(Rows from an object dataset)
((

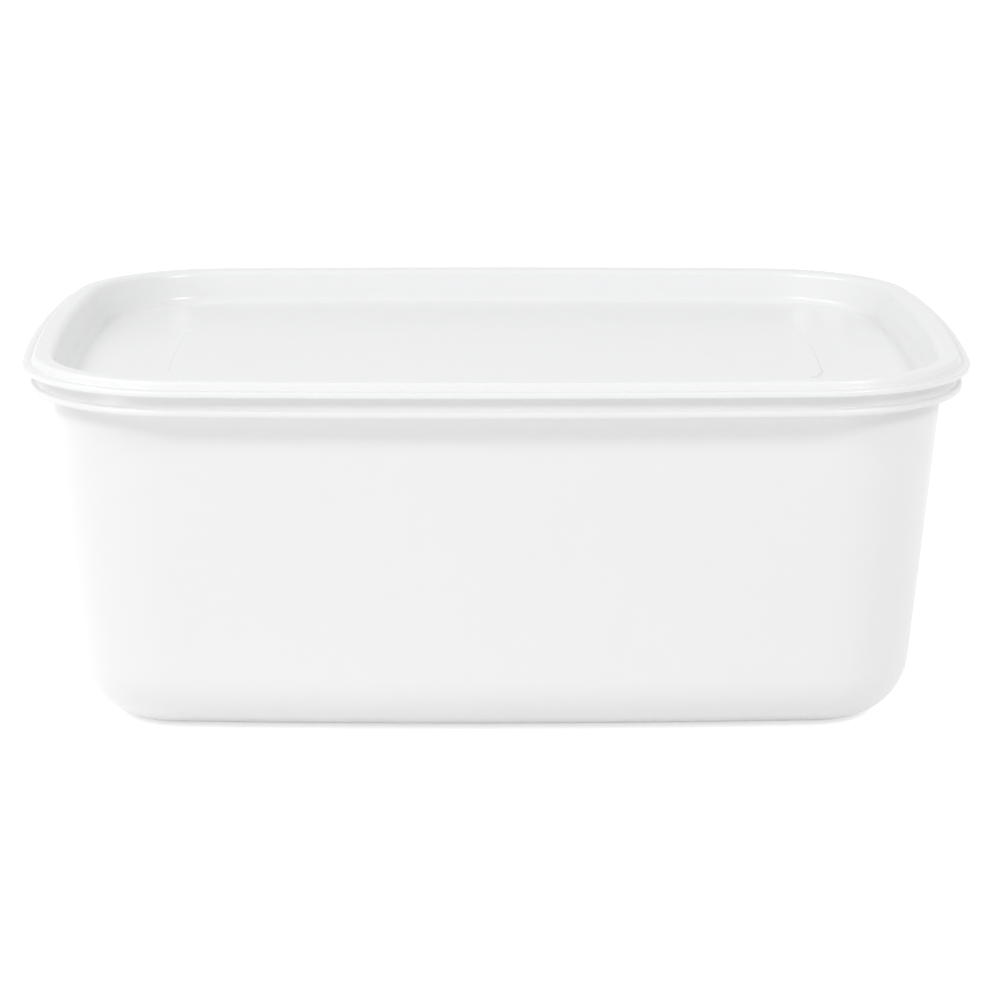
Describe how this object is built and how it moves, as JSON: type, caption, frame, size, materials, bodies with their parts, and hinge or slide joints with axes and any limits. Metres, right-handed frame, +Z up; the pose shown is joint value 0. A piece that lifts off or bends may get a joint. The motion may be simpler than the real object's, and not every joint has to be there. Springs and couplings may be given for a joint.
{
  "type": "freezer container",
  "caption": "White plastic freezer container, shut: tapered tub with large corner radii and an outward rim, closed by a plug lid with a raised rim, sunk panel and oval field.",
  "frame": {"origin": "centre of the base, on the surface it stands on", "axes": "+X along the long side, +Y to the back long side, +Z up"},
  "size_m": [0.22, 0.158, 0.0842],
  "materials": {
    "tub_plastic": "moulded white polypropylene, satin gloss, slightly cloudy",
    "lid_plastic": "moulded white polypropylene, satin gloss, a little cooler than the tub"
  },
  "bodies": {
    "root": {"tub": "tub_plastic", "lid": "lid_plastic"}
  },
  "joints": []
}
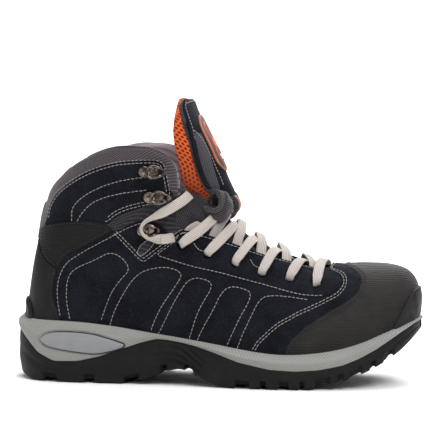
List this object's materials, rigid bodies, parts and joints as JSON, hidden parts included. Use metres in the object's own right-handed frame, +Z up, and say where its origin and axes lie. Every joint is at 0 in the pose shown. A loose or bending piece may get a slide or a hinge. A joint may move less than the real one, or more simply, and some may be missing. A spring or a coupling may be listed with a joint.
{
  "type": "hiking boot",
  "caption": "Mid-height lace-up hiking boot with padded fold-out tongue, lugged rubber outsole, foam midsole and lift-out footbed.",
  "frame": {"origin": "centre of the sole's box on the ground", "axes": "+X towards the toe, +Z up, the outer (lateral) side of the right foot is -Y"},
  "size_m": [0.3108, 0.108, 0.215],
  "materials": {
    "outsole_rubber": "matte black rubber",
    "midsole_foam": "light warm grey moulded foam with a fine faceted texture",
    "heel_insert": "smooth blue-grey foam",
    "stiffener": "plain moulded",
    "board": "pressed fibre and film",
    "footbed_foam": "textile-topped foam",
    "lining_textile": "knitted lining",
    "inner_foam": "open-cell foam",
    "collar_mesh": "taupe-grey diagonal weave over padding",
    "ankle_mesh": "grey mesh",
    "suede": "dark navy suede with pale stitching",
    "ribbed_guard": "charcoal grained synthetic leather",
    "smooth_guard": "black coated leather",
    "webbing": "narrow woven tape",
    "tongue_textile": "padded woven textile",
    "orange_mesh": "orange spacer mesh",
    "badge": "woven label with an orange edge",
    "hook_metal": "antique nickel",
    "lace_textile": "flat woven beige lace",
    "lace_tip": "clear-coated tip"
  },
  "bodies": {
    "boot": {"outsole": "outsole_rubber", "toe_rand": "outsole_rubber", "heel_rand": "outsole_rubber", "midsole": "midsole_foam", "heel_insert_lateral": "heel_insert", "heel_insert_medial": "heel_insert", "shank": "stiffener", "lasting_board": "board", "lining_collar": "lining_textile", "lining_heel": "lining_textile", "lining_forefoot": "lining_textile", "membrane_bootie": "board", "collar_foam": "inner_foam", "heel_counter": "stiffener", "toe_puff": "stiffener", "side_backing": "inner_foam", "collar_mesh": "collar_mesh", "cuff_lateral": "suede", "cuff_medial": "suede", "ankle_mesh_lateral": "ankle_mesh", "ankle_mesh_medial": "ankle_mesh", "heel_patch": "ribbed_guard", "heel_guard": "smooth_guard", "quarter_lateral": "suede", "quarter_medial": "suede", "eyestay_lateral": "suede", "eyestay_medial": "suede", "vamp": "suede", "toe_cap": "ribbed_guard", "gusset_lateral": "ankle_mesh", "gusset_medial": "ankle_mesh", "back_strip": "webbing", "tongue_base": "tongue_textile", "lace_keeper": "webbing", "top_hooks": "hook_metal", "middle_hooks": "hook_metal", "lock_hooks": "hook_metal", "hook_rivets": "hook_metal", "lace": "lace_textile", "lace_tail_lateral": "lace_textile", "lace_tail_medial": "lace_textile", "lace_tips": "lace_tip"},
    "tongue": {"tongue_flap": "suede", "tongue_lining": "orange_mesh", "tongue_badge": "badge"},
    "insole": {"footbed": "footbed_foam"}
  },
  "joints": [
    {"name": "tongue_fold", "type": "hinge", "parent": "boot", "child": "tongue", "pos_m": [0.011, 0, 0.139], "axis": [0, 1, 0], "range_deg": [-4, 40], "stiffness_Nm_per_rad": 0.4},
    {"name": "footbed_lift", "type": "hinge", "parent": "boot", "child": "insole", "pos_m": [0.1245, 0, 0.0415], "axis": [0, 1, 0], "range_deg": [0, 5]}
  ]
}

))
((

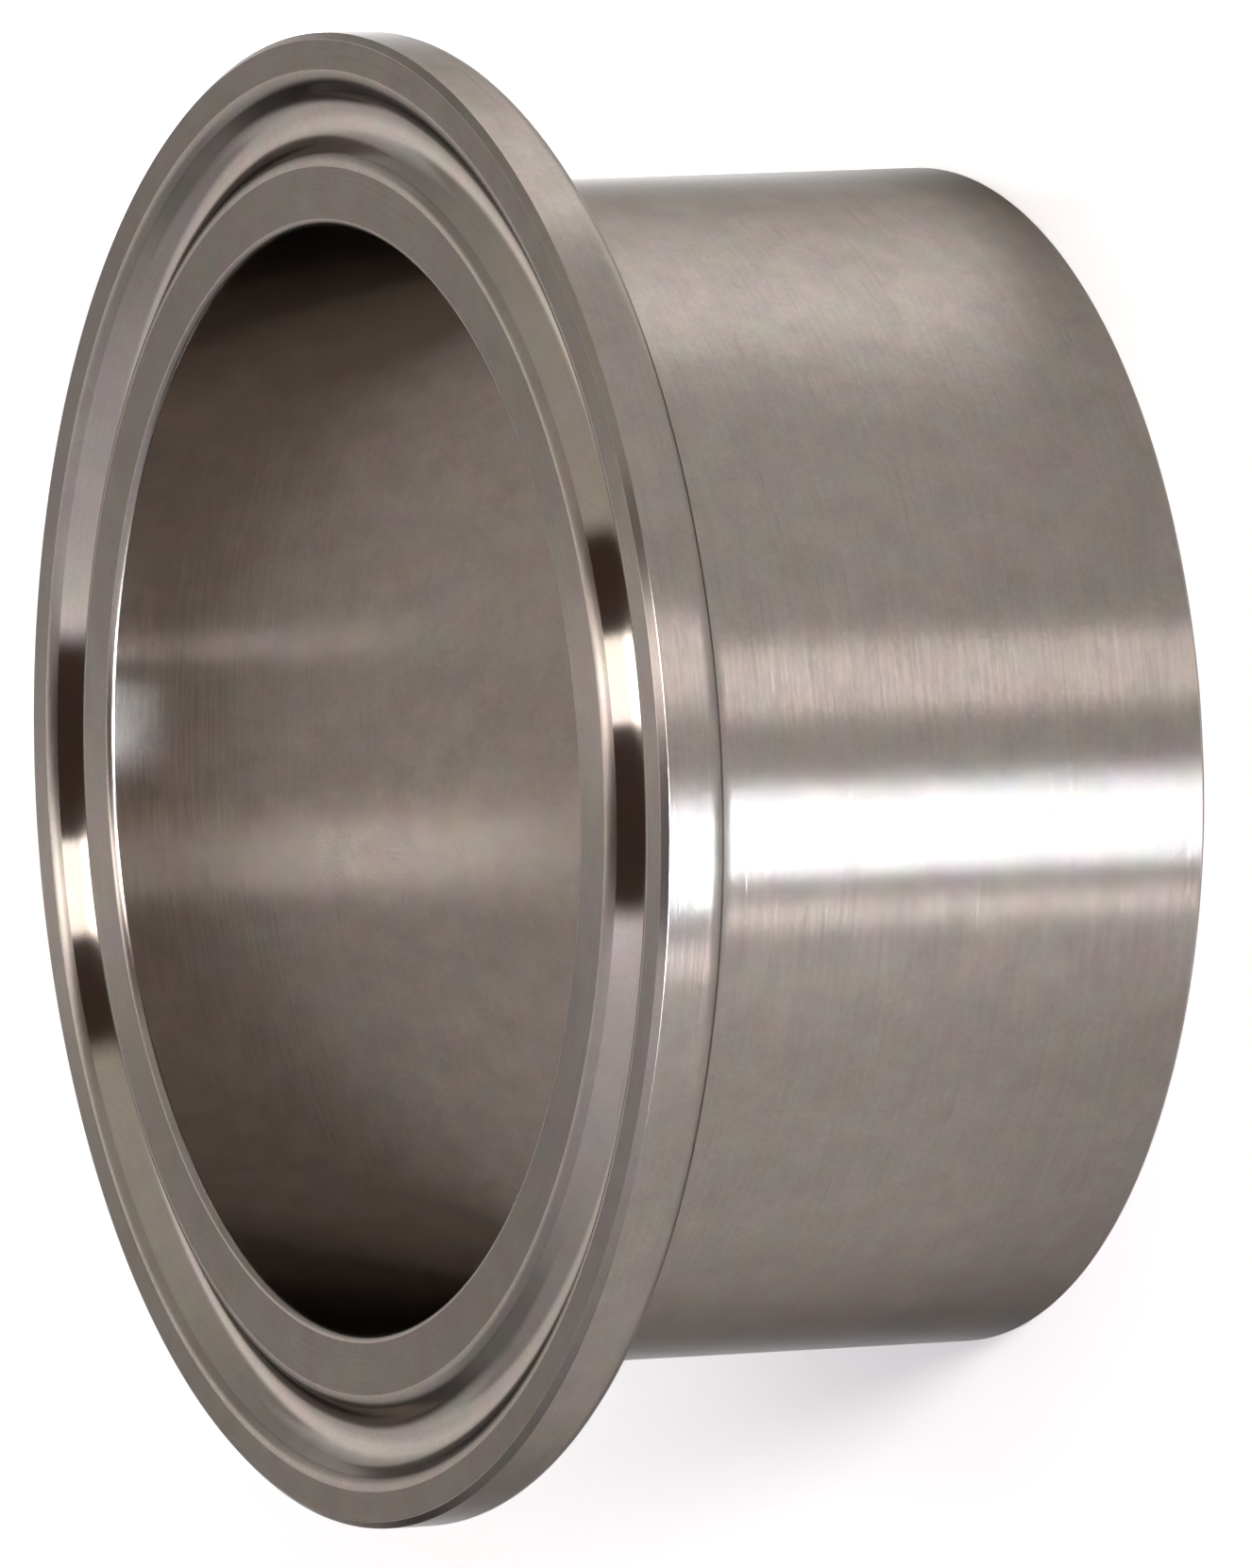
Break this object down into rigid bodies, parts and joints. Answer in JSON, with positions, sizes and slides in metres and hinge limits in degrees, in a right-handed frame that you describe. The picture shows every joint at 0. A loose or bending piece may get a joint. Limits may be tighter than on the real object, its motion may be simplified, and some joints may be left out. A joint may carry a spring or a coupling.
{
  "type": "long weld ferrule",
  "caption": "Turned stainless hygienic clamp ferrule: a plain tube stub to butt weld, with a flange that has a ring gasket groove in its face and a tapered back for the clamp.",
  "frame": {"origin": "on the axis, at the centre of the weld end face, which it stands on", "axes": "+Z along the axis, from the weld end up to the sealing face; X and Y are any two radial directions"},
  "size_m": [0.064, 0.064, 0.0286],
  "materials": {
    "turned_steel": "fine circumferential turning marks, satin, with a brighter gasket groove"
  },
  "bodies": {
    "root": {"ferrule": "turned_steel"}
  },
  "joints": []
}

))
((

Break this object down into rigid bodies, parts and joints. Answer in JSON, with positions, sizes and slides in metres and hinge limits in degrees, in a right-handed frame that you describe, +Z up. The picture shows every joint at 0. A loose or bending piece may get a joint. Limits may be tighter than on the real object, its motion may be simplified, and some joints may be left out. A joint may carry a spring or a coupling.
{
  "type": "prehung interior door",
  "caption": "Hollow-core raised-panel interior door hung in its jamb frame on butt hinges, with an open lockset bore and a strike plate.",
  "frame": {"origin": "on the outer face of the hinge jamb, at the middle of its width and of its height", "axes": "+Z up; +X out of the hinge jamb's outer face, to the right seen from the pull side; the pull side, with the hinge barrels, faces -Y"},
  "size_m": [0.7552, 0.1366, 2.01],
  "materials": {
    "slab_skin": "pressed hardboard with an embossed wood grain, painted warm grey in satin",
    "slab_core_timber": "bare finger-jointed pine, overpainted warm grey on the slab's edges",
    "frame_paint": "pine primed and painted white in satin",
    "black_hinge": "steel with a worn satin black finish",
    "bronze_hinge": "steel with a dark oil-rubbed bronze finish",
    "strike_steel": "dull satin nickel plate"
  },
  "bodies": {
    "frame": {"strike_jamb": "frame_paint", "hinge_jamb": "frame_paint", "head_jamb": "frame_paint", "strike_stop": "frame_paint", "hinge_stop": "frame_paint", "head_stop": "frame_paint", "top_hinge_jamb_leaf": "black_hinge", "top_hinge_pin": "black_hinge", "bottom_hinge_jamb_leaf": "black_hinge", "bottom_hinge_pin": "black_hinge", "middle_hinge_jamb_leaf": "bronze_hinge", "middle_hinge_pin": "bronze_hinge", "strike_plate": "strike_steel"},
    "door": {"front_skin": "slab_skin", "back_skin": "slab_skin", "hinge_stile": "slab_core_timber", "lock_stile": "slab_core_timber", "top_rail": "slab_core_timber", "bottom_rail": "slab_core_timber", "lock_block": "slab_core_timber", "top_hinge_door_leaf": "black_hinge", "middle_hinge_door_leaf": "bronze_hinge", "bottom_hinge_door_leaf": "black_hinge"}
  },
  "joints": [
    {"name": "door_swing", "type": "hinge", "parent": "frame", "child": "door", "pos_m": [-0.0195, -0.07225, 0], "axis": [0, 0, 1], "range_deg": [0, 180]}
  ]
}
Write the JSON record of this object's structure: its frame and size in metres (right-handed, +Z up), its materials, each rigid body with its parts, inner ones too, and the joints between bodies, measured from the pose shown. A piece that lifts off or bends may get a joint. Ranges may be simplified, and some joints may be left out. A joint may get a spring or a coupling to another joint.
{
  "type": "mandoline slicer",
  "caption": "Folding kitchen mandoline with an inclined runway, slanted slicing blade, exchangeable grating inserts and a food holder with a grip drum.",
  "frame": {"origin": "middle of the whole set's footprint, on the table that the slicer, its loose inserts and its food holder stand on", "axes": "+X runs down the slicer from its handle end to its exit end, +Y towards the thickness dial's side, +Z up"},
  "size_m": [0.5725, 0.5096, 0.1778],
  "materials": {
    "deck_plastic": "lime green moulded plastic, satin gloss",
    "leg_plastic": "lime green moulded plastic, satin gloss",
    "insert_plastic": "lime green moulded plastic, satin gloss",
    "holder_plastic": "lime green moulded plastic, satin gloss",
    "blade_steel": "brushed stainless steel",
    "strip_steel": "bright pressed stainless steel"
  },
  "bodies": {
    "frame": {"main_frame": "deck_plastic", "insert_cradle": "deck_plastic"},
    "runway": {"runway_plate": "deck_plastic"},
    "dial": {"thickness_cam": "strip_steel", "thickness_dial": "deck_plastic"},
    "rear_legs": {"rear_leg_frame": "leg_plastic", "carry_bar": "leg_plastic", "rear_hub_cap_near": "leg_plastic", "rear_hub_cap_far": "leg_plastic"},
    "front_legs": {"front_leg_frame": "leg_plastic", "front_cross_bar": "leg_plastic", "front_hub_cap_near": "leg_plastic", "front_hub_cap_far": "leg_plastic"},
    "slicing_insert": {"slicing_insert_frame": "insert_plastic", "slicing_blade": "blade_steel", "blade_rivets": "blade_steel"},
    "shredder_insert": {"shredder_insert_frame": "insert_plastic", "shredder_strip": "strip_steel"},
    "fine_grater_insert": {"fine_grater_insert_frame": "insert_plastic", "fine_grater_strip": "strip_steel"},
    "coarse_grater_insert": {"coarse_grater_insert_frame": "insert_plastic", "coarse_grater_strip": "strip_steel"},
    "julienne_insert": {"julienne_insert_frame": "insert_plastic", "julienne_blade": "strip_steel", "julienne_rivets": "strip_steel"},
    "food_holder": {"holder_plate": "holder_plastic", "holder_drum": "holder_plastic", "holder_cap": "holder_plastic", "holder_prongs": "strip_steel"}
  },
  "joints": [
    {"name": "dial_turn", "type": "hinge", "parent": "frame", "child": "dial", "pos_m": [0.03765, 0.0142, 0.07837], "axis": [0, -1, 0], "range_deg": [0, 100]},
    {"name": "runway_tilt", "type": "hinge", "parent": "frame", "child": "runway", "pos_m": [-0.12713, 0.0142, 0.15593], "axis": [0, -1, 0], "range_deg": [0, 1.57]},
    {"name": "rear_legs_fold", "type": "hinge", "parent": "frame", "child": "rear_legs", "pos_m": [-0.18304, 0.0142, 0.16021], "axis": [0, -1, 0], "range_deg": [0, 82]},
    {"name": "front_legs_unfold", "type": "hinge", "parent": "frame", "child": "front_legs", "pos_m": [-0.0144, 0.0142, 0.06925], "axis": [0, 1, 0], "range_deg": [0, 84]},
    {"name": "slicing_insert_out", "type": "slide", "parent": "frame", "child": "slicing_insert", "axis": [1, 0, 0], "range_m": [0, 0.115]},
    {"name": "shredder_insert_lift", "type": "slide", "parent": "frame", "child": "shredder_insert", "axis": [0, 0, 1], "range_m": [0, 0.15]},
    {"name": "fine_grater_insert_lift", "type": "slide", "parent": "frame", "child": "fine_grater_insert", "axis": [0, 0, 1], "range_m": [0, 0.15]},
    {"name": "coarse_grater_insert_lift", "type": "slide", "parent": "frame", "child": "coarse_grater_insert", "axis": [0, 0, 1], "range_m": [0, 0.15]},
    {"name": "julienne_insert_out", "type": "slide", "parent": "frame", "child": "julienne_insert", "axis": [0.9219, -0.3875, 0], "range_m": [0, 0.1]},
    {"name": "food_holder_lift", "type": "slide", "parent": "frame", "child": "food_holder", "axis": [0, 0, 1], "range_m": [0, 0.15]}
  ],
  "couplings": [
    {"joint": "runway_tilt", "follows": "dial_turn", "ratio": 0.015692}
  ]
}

))

:: Request ::
Each line containing "positions" counts once; state the total number of such lines and nothing else.

:: Exercise answer ::
2